# My Ferrylink



## shingi (Apr 18, 2008)

Morning folks,

I have been trying to Google any rumours about Myferrylink and not coming up with much. Do you think it is relatively safe to book with them for next May? They are the cheapest at £107-ish. Eurotunnel want £150 through the Caravan Club. DFDS also quote £150 and P&O don't want to quote anything (I read about this here recently.) I guess as long as I use a credit card I should be safe.
Thanks.

Linda


----------



## teemyob (Nov 22, 2005)

Credit Card Should be safe.

P&O are not quoting because there is a problem with their system at the moment.

And there is always Tesco/Eurotunnel?.

TM


----------



## bognormike (May 10, 2005)

here's the latest I've found

http://www.travelweekly.co.uk/artic...el-pledges-to-continue-myferrylink-fight.html

competition appeals tribunal result due in 2 weeks time?


----------



## nicholsong (May 26, 2009)

Mike 
The hearing is in two weeks I doubt the decision will be very quick.

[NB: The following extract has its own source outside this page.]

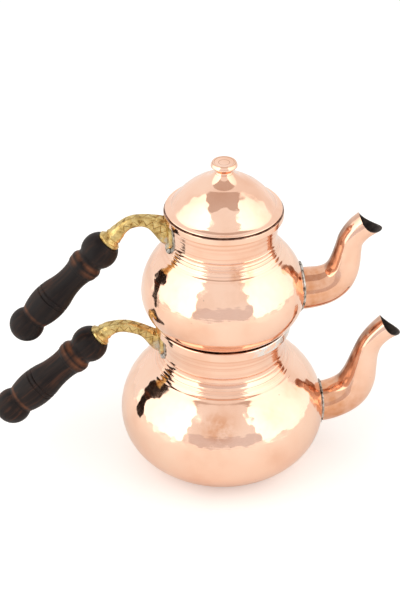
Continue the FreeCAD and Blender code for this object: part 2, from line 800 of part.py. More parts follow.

Since there is a question of whether the CMA have jurisdiction that in itself could be appealed if the decision goes against the company. So it may drag on for months.

As to the OP's query, as TM said, since you are spending >£100, you will be protected using a credit card. However if you book with them and they pull the service in say April, then by then the prices with other companies may have gone up considerably beyond what they are quoting now.

It is all a bit of a gamble.

Geoff


----------



## shingi (Apr 18, 2008)

teemyob said:


> Credit Card Should be safe.
> 
> P&O are not quoting because there is a problem with their system at the moment.
> 
> ...


I am a manic tesco points collector but they are sacrosanct because they go into BA Avios and that gets us to family in South Africa every year but thank you for the suggestion. :wink:

I will go ahead with Ferrylink. Thanks chaps.


----------



## teemyob (Nov 22, 2005)

shingi said:


> teemyob said:
> 
> 
> > Credit Card Should be safe.
> ...


Always looked to complicated to me that AVIOS thing.

I have a card and Shell card and.......well all a bit of a faff.


----------



## WingPete (Jan 29, 2006)

*Good price*

Used Ferrylink last week, as P&O cannot be bothered to have time table for next year. 
Emails from P&O promised phone calls back. Never happened.
So now booked for Dec crossing at favourable price


----------



## shingi (Apr 18, 2008)

teemyob said:


> shingi said:
> 
> 
> > teemyob said:
> ...


Oooh no it's dead easy. Open a BAEC account and exchange vouchers for Avios on the Tesco website. Simples!


----------